> _Record extracts_:
'''

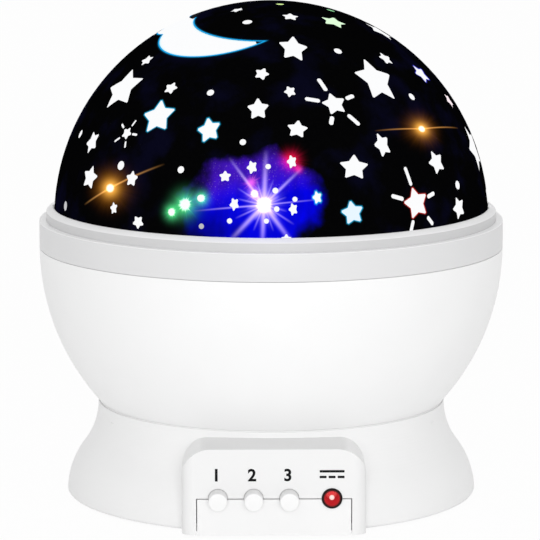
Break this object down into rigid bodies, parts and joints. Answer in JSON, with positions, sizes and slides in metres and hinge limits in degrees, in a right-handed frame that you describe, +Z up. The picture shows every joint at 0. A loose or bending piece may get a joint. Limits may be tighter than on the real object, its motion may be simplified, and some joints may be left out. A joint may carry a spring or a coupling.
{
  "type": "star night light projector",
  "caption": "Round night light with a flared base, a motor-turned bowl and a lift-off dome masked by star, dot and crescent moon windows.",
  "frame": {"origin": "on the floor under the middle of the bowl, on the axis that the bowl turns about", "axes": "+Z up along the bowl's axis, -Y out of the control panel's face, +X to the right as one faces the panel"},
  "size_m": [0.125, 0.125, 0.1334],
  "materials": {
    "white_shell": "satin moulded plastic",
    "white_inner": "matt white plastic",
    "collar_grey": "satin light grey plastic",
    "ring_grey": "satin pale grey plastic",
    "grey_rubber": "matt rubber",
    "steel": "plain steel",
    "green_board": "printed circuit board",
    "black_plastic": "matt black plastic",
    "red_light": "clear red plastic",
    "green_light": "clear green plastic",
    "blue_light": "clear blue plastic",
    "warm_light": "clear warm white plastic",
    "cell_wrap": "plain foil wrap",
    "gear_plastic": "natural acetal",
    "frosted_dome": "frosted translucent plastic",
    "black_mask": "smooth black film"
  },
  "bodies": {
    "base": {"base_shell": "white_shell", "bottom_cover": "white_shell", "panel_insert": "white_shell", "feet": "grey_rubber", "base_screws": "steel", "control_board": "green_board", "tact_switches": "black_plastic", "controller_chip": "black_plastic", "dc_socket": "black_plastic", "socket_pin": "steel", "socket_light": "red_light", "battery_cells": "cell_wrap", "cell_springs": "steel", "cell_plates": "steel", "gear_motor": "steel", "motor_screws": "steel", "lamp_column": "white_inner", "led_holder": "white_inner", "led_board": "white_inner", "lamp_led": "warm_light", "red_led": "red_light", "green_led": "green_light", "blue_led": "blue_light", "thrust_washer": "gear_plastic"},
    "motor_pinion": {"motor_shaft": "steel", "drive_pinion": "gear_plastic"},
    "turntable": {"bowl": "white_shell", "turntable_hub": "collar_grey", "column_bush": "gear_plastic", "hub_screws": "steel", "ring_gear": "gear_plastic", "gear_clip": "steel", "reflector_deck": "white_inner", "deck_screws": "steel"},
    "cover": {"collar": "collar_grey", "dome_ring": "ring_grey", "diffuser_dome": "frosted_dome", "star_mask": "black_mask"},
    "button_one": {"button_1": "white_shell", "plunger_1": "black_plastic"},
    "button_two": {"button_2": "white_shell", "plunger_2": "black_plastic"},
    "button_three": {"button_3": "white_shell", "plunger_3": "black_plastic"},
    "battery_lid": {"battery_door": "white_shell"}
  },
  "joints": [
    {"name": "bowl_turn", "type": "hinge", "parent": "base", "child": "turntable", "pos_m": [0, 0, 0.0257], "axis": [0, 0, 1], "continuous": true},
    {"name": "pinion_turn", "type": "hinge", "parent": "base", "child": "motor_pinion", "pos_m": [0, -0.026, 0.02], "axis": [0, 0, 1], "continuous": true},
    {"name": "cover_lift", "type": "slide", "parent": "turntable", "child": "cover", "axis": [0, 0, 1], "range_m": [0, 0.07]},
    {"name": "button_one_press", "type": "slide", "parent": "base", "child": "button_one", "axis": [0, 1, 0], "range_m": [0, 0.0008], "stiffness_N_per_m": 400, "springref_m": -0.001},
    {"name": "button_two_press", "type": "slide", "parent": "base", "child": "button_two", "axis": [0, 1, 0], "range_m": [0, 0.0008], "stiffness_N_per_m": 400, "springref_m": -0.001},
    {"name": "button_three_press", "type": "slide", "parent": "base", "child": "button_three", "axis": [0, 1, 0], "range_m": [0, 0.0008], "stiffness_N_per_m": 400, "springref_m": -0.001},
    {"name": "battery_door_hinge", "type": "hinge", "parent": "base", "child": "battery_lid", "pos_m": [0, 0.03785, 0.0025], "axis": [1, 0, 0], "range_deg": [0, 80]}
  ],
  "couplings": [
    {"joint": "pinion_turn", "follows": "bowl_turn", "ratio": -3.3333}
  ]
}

'''
'''

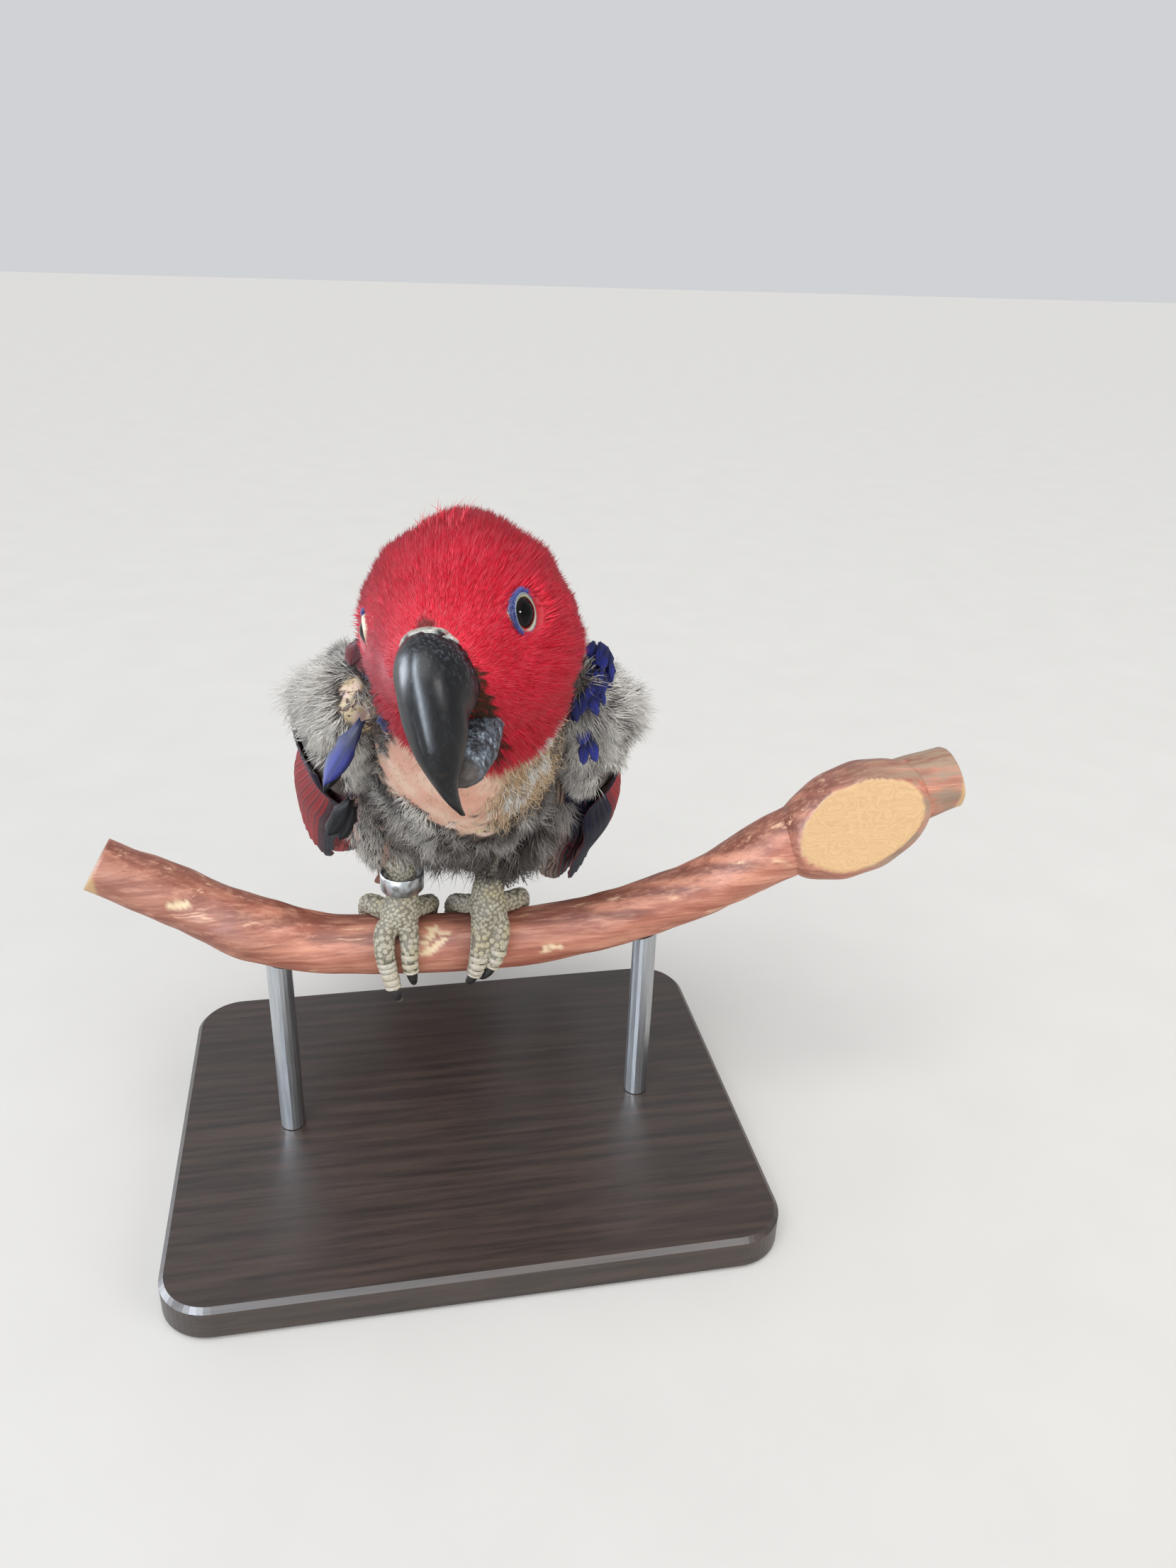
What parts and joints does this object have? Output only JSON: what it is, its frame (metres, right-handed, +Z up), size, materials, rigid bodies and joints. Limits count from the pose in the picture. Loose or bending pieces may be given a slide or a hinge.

'''

> _Work to be completed_: Say how many lines of the data include the word "joints". Respond with the number alone.

> _Solution_: 3